* [Task to carry out]
Your task is to quote the material that follows, in full and exactly.

* [Recorded information]

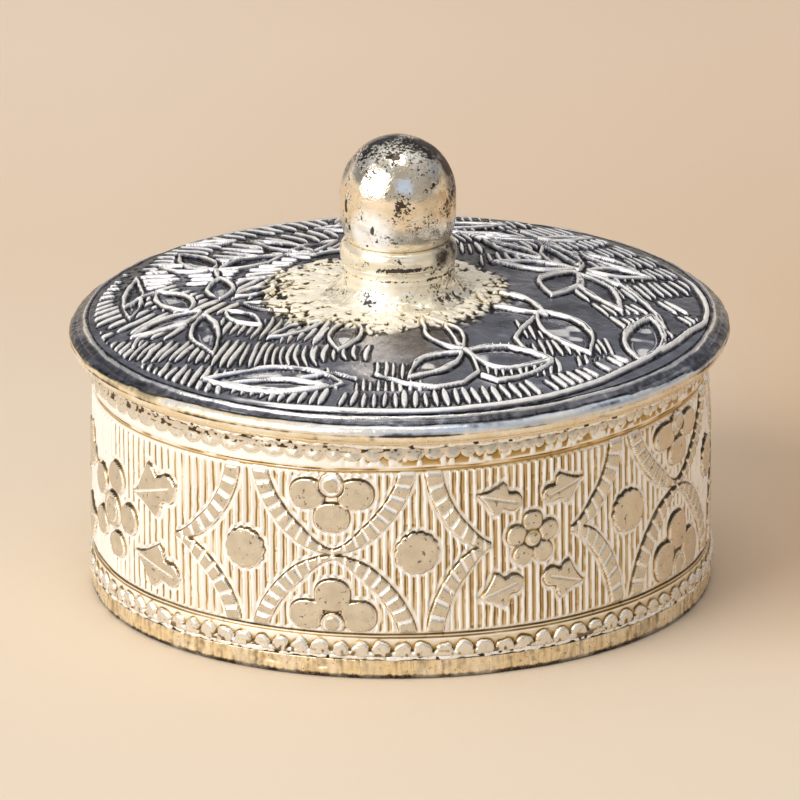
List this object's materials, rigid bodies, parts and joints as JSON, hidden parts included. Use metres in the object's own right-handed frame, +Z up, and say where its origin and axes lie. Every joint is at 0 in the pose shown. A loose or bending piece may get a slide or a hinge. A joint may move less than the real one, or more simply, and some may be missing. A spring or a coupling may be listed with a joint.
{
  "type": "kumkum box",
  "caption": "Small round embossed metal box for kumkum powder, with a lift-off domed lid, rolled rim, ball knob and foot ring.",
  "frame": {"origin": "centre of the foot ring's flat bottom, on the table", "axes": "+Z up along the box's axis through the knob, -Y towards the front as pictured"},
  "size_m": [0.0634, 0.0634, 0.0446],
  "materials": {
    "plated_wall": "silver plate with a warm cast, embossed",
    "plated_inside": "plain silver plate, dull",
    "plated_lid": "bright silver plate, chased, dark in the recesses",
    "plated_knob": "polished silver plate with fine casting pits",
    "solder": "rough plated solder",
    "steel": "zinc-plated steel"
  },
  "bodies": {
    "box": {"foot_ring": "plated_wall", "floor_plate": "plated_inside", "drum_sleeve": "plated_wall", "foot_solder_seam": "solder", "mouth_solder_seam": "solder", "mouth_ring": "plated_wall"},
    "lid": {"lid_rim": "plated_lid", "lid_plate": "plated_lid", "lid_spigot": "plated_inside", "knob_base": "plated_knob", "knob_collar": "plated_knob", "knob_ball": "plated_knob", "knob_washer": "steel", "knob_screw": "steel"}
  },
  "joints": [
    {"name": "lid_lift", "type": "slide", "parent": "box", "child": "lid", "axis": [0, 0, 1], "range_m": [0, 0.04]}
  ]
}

* [The answer]
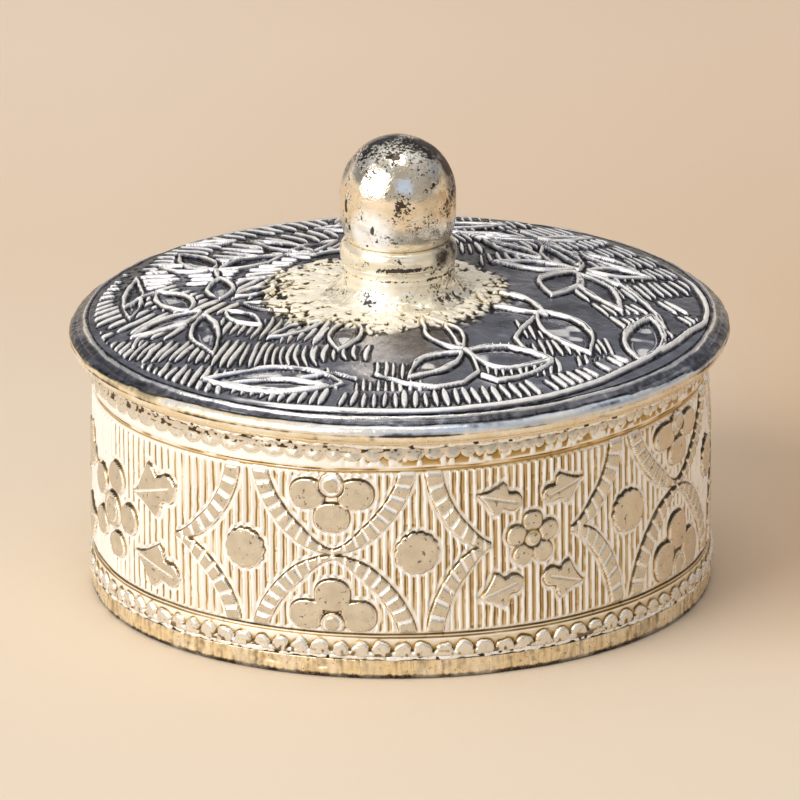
List this object's materials, rigid bodies, parts and joints as JSON, hidden parts included. Use metres in the object's own right-handed frame, +Z up, and say where its origin and axes lie. Every joint is at 0 in the pose shown. A loose or bending piece may get a slide or a hinge. A joint may move less than the real one, or more simply, and some may be missing. A spring or a coupling may be listed with a joint.
{
  "type": "kumkum box",
  "caption": "Small round embossed metal box for kumkum powder, with a lift-off domed lid, rolled rim, ball knob and foot ring.",
  "frame": {"origin": "centre of the foot ring's flat bottom, on the table", "axes": "+Z up along the box's axis through the knob, -Y towards the front as pictured"},
  "size_m": [0.0634, 0.0634, 0.0446],
  "materials": {
    "plated_wall": "silver plate with a warm cast, embossed",
    "plated_inside": "plain silver plate, dull",
    "plated_lid": "bright silver plate, chased, dark in the recesses",
    "plated_knob": "polished silver plate with fine casting pits",
    "solder": "rough plated solder",
    "steel": "zinc-plated steel"
  },
  "bodies": {
    "box": {"foot_ring": "plated_wall", "floor_plate": "plated_inside", "drum_sleeve": "plated_wall", "foot_solder_seam": "solder", "mouth_solder_seam": "solder", "mouth_ring": "plated_wall"},
    "lid": {"lid_rim": "plated_lid", "lid_plate": "plated_lid", "lid_spigot": "plated_inside", "knob_base": "plated_knob", "knob_collar": "plated_knob", "knob_ball": "plated_knob", "knob_washer": "steel", "knob_screw": "steel"}
  },
  "joints": [
    {"name": "lid_lift", "type": "slide", "parent": "box", "child": "lid", "axis": [0, 0, 1], "range_m": [0, 0.04]}
  ]
}